Berlin’s most popular shopping street turned on its Christmas lights on Tuesday, even as Europe’s deepening energy crisis threatened to disrupt the holiday tradition.
The Kurfürstendamm avenue sparkles with 140,000 LED lights strung on nearly 600 trees, according to Klaus-Jürgen Meier, president of the Berlin lobby group City.
“It is a tradition for us that this lighting has existed for several decades.
“That’s why it’s even more important, especially in this difficult time of crisis, that it shines again and gives us hope,” said Meier.
The German capital has been on a mission to save energy for months, since the price of natural gas skyrocketed after the Russian invasion of Ukraine.

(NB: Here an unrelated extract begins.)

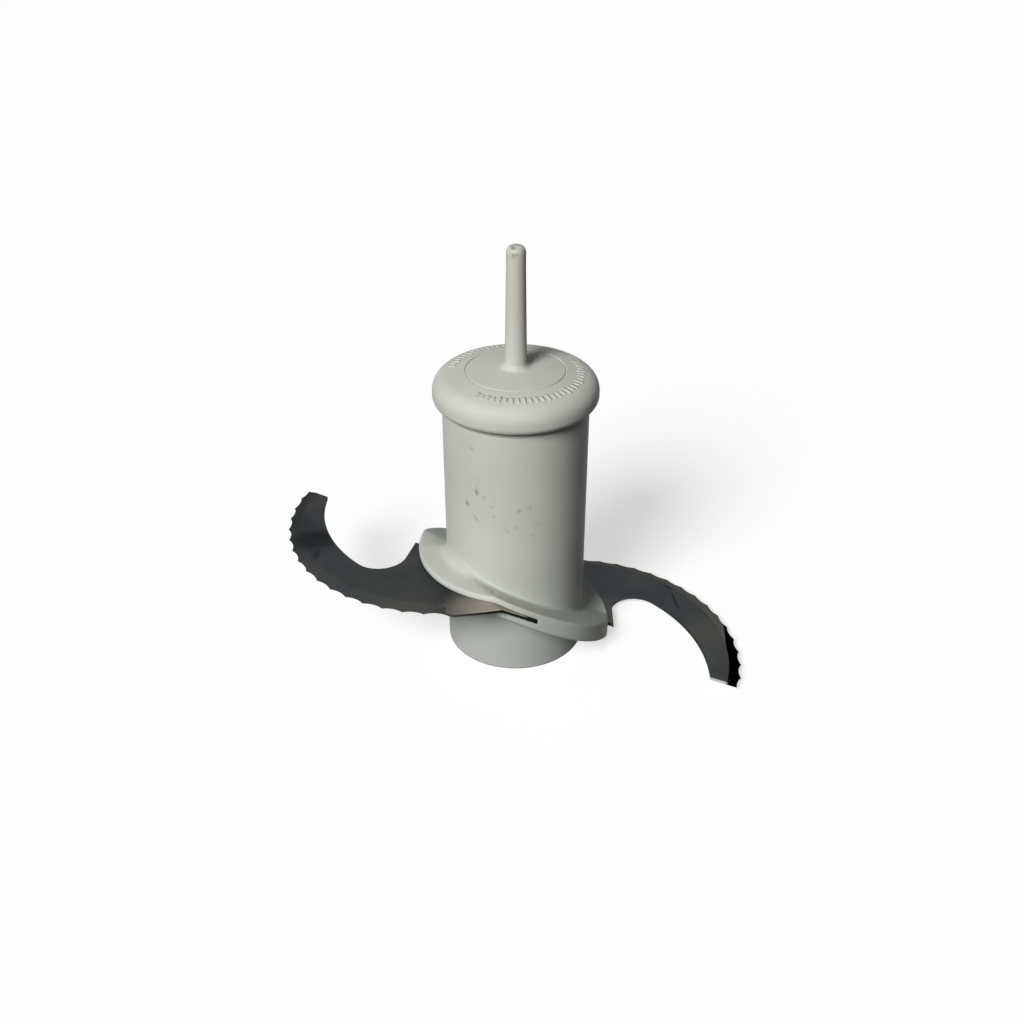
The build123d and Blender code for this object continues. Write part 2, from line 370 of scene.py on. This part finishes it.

Before the war, Germany imported most of its natural gas from Russia, but Moscow turned off the tap in response to Western sanctions.
In September, Berlin’s Senate passed energy-saving measures that include lowering the temperature in government buildings and turning off lights at major monuments after 10 p.m.
After the Senate said it would not fund the capital’s holiday display, a group of donors and sponsors saved the iconic Ku’damma Christmas lights.
But not without compromises: LED lights were chosen for their energy efficiency and it was decided that the lights would be turned off early, at 10 pm instead of midnight.
Meier says the new light display will use up to 30 percent less energy than previous years.